■ **Material provided**
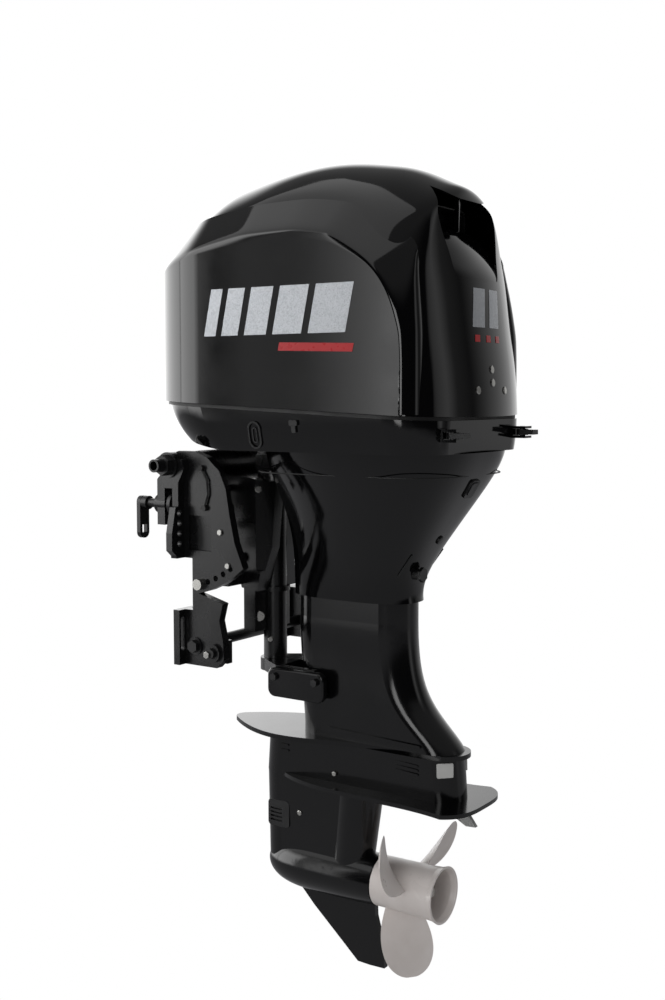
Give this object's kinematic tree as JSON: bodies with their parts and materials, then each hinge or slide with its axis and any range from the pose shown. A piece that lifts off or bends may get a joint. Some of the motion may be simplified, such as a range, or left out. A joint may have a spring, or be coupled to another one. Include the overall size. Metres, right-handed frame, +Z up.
{
  "type": "outboard motor",
  "caption": "Long-shaft outboard motor with cowl, funnel-shaped apron, leg, gearcase and propeller, carried on a tilting and steering transom clamp.",
  "frame": {"origin": "middle of the tilt tube, on the tilt axis between the two clamp brackets", "axes": "+X aft, +Y starboard along the tilt tube, +Z up"},
  "size_m": [0.6525, 0.432, 1.382],
  "materials": {
    "cowl_gloss": "gloss black moulded cowl",
    "tray_plastic": "semi-gloss black moulding",
    "apron_gloss": "gloss black moulding",
    "leg_paint": "die-cast aluminium in gloss black paint",
    "bracket_paint": "die-cast aluminium in satin black paint",
    "steel_black": "steel in black paint",
    "stainless": "plain stainless steel",
    "engine_casting": "grey painted engine casting",
    "engine_steel": "machined cast iron",
    "gear_steel": "ground gear steel",
    "rubber_black": "black rubber",
    "bush_polymer": "dark bearing polymer",
    "black_plastic": "matte black plastic",
    "zinc": "bare sacrificial metal",
    "propeller_paint": "off-white painted aluminium",
    "nut_brass": "dull bronze",
    "wire_sheath": "insulated wire"
  },
  "bodies": {
    "clamp": {"clamp_bracket_port": "bracket_paint", "clamp_bracket_starboard": "bracket_paint", "tilt_tube": "steel_black", "tilt_tube_nuts": "black_plastic", "lower_tie_bolt": "steel_black", "trim_rod": "stainless", "bracket_anodes": "zinc", "anode_bolts": "stainless", "earth_lead": "wire_sheath"},
    "pad_port": {"clamp_pad_port": "steel_black"},
    "pad_starboard": {"clamp_pad_starboard": "steel_black"},
    "screw_port": {"clamp_screw_port": "steel_black"},
    "screw_starboard": {"clamp_screw_starboard": "steel_black"},
    "swivel": {"swivel_bracket": "bracket_paint", "swivel_bushes": "bush_polymer"},
    "lock_hooks": {"reverse_lock_hooks": "steel_black"},
    "support_lever": {"tilt_support_lever": "steel_black"},
    "motor": {"steering_head": "bracket_paint", "steering_arm": "bracket_paint", "upper_mounts": "rubber_black", "lower_yoke": "bracket_paint", "lower_mounts": "rubber_black", "lower_mount_covers": "leg_paint", "cover_bolts": "stainless", "exhaust_case": "leg_paint", "apron_port": "apron_gloss", "apron_starboard": "apron_gloss", "flush_connector": "black_plastic", "bottom_tray": "tray_plastic", "tray_seal": "rubber_black", "engine_block": "engine_casting", "cylinder_head": "engine_casting", "head_cover": "engine_casting", "intake_manifold": "black_plastic", "starter_motor": "steel_black", "oil_filter": "steel_black", "electronics_box": "black_plastic", "ignition_coils": "black_plastic", "timing_belt": "rubber_black", "gearcase": "leg_paint", "splash_plate": "leg_paint", "trim_tab": "zinc", "intake_covers": "black_plastic", "pump_housing": "black_plastic", "bearing_carrier": "engine_casting"},
    "latch_port": {"latch_port": "black_plastic"},
    "latch_starboard": {"latch_starboard": "black_plastic"},
    "cowl": {"top_cowl": "cowl_gloss", "intake_duct": "black_plastic"},
    "crank": {"flywheel": "engine_steel", "drive_shaft": "gear_steel", "pinion": "gear_steel", "impeller": "rubber_black"},
    "cam": {"cam_pulley": "engine_steel"},
    "forward_gear": {"forward_gear": "gear_steel"},
    "reverse_gear": {"reverse_gear": "gear_steel"},
    "clutch": {"clutch_dog": "gear_steel"},
    "propeller": {"propeller": "propeller_paint", "propeller_shaft": "stainless", "propeller_hardware": "nut_brass"}
  },
  "joints": [
    {"name": "tilt", "type": "hinge", "parent": "clamp", "child": "swivel", "pos_m": [0, 0, 0], "axis": [0, -1, 0], "range_deg": [0, 65]},
    {"name": "steer", "type": "hinge", "parent": "swivel", "child": "motor", "pos_m": [0.095, 0, -0.2], "axis": [0, 0, 1], "range_deg": [-40, 40]},
    {"name": "pad_port_slide", "type": "slide", "parent": "clamp", "child": "pad_port", "axis": [1, 0, 0], "range_m": [-0.0025, 0.0175]},
    {"name": "pad_starboard_slide", "type": "slide", "parent": "clamp", "child": "pad_starboard", "axis": [1, 0, 0], "range_m": [-0.0025, 0.0175]},
    {"name": "screw_port_turn", "type": "hinge", "parent": "pad_port", "child": "screw_port", "pos_m": [-0.08, -0.132, -0.072], "axis": [1, 0, 0], "range_deg": [-180, 1260]},
    {"name": "screw_starboard_turn", "type": "hinge", "parent": "pad_starboard", "child": "screw_starboard", "pos_m": [-0.08, 0.132, -0.072], "axis": [1, 0, 0], "range_deg": [-180, 1260]},
    {"name": "lock_hooks_swing", "type": "hinge", "parent": "swivel", "child": "lock_hooks", "pos_m": [0.06401, 0, -0.16801], "axis": [0, -1, 0], "range_deg": [0, 48]},
    {"name": "support_lever_swing", "type": "hinge", "parent": "swivel", "child": "support_lever", "pos_m": [0.034, -0.08, -0.046], "axis": [0, 1, 0], "range_deg": [0, 55]},
    {"name": "cowl_lift", "type": "slide", "parent": "motor", "child": "cowl", "axis": [0, 0, 1], "range_m": [0, 0.47]},
    {"name": "latch_port_turn", "type": "hinge", "parent": "motor", "child": "latch_port", "pos_m": [0.5225, -0.12, 0.058], "axis": [0, 0, -1], "range_deg": [0, 90]},
    {"name": "latch_starboard_turn", "type": "hinge", "parent": "motor", "child": "latch_starboard", "pos_m": [0.5225, 0.12, 0.058], "axis": [0, 0, 1], "range_deg": [0, 90]},
    {"name": "crank_turn", "type": "hinge", "parent": "motor", "child": "crank", "pos_m": [0.225, 0, 0], "axis": [0, 0, 1], "continuous": true},
    {"name": "cam_turn", "type": "hinge", "parent": "motor", "child": "cam", "pos_m": [0.363, 0, 0.35], "axis": [0, 0, 1], "continuous": true},
    {"name": "forward_gear_turn", "type": "hinge", "parent": "motor", "child": "forward_gear", "pos_m": [0.225, 0, -0.72], "axis": [1, 0, 0], "continuous": true},
    {"name": "reverse_gear_turn", "type": "hinge", "parent": "motor", "child": "reverse_gear", "pos_m": [0.225, 0, -0.72], "axis": [1, 0, 0], "continuous": true},
    {"name": "propeller_turn", "type": "hinge", "parent": "motor", "child": "propeller", "pos_m": [0.3, 0, -0.72], "axis": [1, 0, 0], "continuous": true},
    {"name": "clutch_shift", "type": "slide", "parent": "propeller", "child": "clutch", "axis": [1, 0, 0], "range_m": [-0.0035, 0.0035]}
  ],
  "couplings": [
    {"joint": "screw_port_turn", "follows": "pad_port_slide", "rad_per_m": 1256.6},
    {"joint": "screw_starboard_turn", "follows": "pad_starboard_slide", "rad_per_m": 1256.6},
    {"joint": "cam_turn", "follows": "crank_turn", "ratio": 0.5},
    {"joint": "forward_gear_turn", "follows": "crank_turn", "ratio": 0.5},
    {"joint": "reverse_gear_turn", "follows": "crank_turn", "ratio": -0.5}
  ]
}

■ **Directions for this task**
Print out the whole listing exactly as it appears.

■ **Written response**
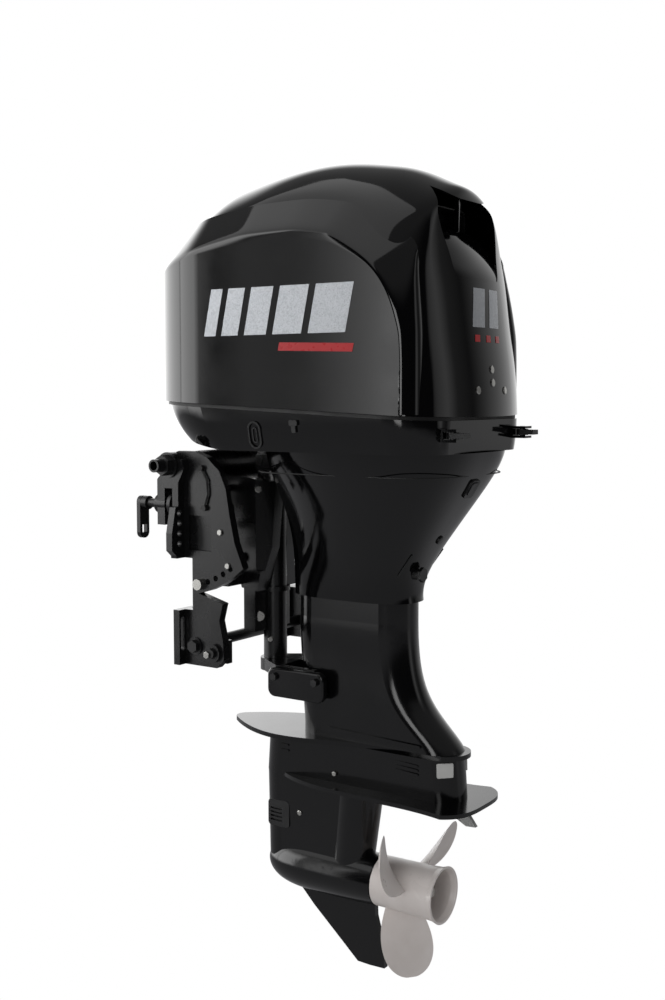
Give this object's kinematic tree as JSON: bodies with their parts and materials, then each hinge or slide with its axis and any range from the pose shown. A piece that lifts off or bends may get a joint. Some of the motion may be simplified, such as a range, or left out. A joint may have a spring, or be coupled to another one. Include the overall size. Metres, right-handed frame, +Z up.
{
  "type": "outboard motor",
  "caption": "Long-shaft outboard motor with cowl, funnel-shaped apron, leg, gearcase and propeller, carried on a tilting and steering transom clamp.",
  "frame": {"origin": "middle of the tilt tube, on the tilt axis between the two clamp brackets", "axes": "+X aft, +Y starboard along the tilt tube, +Z up"},
  "size_m": [0.6525, 0.432, 1.382],
  "materials": {
    "cowl_gloss": "gloss black moulded cowl",
    "tray_plastic": "semi-gloss black moulding",
    "apron_gloss": "gloss black moulding",
    "leg_paint": "die-cast aluminium in gloss black paint",
    "bracket_paint": "die-cast aluminium in satin black paint",
    "steel_black": "steel in black paint",
    "stainless": "plain stainless steel",
    "engine_casting": "grey painted engine casting",
    "engine_steel": "machined cast iron",
    "gear_steel": "ground gear steel",
    "rubber_black": "black rubber",
    "bush_polymer": "dark bearing polymer",
    "black_plastic": "matte black plastic",
    "zinc": "bare sacrificial metal",
    "propeller_paint": "off-white painted aluminium",
    "nut_brass": "dull bronze",
    "wire_sheath": "insulated wire"
  },
  "bodies": {
    "clamp": {"clamp_bracket_port": "bracket_paint", "clamp_bracket_starboard": "bracket_paint", "tilt_tube": "steel_black", "tilt_tube_nuts": "black_plastic", "lower_tie_bolt": "steel_black", "trim_rod": "stainless", "bracket_anodes": "zinc", "anode_bolts": "stainless", "earth_lead": "wire_sheath"},
    "pad_port": {"clamp_pad_port": "steel_black"},
    "pad_starboard": {"clamp_pad_starboard": "steel_black"},
    "screw_port": {"clamp_screw_port": "steel_black"},
    "screw_starboard": {"clamp_screw_starboard": "steel_black"},
    "swivel": {"swivel_bracket": "bracket_paint", "swivel_bushes": "bush_polymer"},
    "lock_hooks": {"reverse_lock_hooks": "steel_black"},
    "support_lever": {"tilt_support_lever": "steel_black"},
    "motor": {"steering_head": "bracket_paint", "steering_arm": "bracket_paint", "upper_mounts": "rubber_black", "lower_yoke": "bracket_paint", "lower_mounts": "rubber_black", "lower_mount_covers": "leg_paint", "cover_bolts": "stainless", "exhaust_case": "leg_paint", "apron_port": "apron_gloss", "apron_starboard": "apron_gloss", "flush_connector": "black_plastic", "bottom_tray": "tray_plastic", "tray_seal": "rubber_black", "engine_block": "engine_casting", "cylinder_head": "engine_casting", "head_cover": "engine_casting", "intake_manifold": "black_plastic", "starter_motor": "steel_black", "oil_filter": "steel_black", "electronics_box": "black_plastic", "ignition_coils": "black_plastic", "timing_belt": "rubber_black", "gearcase": "leg_paint", "splash_plate": "leg_paint", "trim_tab": "zinc", "intake_covers": "black_plastic", "pump_housing": "black_plastic", "bearing_carrier": "engine_casting"},
    "latch_port": {"latch_port": "black_plastic"},
    "latch_starboard": {"latch_starboard": "black_plastic"},
    "cowl": {"top_cowl": "cowl_gloss", "intake_duct": "black_plastic"},
    "crank": {"flywheel": "engine_steel", "drive_shaft": "gear_steel", "pinion": "gear_steel", "impeller": "rubber_black"},
    "cam": {"cam_pulley": "engine_steel"},
    "forward_gear": {"forward_gear": "gear_steel"},
    "reverse_gear": {"reverse_gear": "gear_steel"},
    "clutch": {"clutch_dog": "gear_steel"},
    "propeller": {"propeller": "propeller_paint", "propeller_shaft": "stainless", "propeller_hardware": "nut_brass"}
  },
  "joints": [
    {"name": "tilt", "type": "hinge", "parent": "clamp", "child": "swivel", "pos_m": [0, 0, 0], "axis": [0, -1, 0], "range_deg": [0, 65]},
    {"name": "steer", "type": "hinge", "parent": "swivel", "child": "motor", "pos_m": [0.095, 0, -0.2], "axis": [0, 0, 1], "range_deg": [-40, 40]},
    {"name": "pad_port_slide", "type": "slide", "parent": "clamp", "child": "pad_port", "axis": [1, 0, 0], "range_m": [-0.0025, 0.0175]},
    {"name": "pad_starboard_slide", "type": "slide", "parent": "clamp", "child": "pad_starboard", "axis": [1, 0, 0], "range_m": [-0.0025, 0.0175]},
    {"name": "screw_port_turn", "type": "hinge", "parent": "pad_port", "child": "screw_port", "pos_m": [-0.08, -0.132, -0.072], "axis": [1, 0, 0], "range_deg": [-180, 1260]},
    {"name": "screw_starboard_turn", "type": "hinge", "parent": "pad_starboard", "child": "screw_starboard", "pos_m": [-0.08, 0.132, -0.072], "axis": [1, 0, 0], "range_deg": [-180, 1260]},
    {"name": "lock_hooks_swing", "type": "hinge", "parent": "swivel", "child": "lock_hooks", "pos_m": [0.06401, 0, -0.16801], "axis": [0, -1, 0], "range_deg": [0, 48]},
    {"name": "support_lever_swing", "type": "hinge", "parent": "swivel", "child": "support_lever", "pos_m": [0.034, -0.08, -0.046], "axis": [0, 1, 0], "range_deg": [0, 55]},
    {"name": "cowl_lift", "type": "slide", "parent": "motor", "child": "cowl", "axis": [0, 0, 1], "range_m": [0, 0.47]},
    {"name": "latch_port_turn", "type": "hinge", "parent": "motor", "child": "latch_port", "pos_m": [0.5225, -0.12, 0.058], "axis": [0, 0, -1], "range_deg": [0, 90]},
    {"name": "latch_starboard_turn", "type": "hinge", "parent": "motor", "child": "latch_starboard", "pos_m": [0.5225, 0.12, 0.058], "axis": [0, 0, 1], "range_deg": [0, 90]},
    {"name": "crank_turn", "type": "hinge", "parent": "motor", "child": "crank", "pos_m": [0.225, 0, 0], "axis": [0, 0, 1], "continuous": true},
    {"name": "cam_turn", "type": "hinge", "parent": "motor", "child": "cam", "pos_m": [0.363, 0, 0.35], "axis": [0, 0, 1], "continuous": true},
    {"name": "forward_gear_turn", "type": "hinge", "parent": "motor", "child": "forward_gear", "pos_m": [0.225, 0, -0.72], "axis": [1, 0, 0], "continuous": true},
    {"name": "reverse_gear_turn", "type": "hinge", "parent": "motor", "child": "reverse_gear", "pos_m": [0.225, 0, -0.72], "axis": [1, 0, 0], "continuous": true},
    {"name": "propeller_turn", "type": "hinge", "parent": "motor", "child": "propeller", "pos_m": [0.3, 0, -0.72], "axis": [1, 0, 0], "continuous": true},
    {"name": "clutch_shift", "type": "slide", "parent": "propeller", "child": "clutch", "axis": [1, 0, 0], "range_m": [-0.0035, 0.0035]}
  ],
  "couplings": [
    {"joint": "screw_port_turn", "follows": "pad_port_slide", "rad_per_m": 1256.6},
    {"joint": "screw_starboard_turn", "follows": "pad_starboard_slide", "rad_per_m": 1256.6},
    {"joint": "cam_turn", "follows": "crank_turn", "ratio": 0.5},
    {"joint": "forward_gear_turn", "follows": "crank_turn", "ratio": 0.5},
    {"joint": "reverse_gear_turn", "follows": "crank_turn", "ratio": -0.5}
  ]
}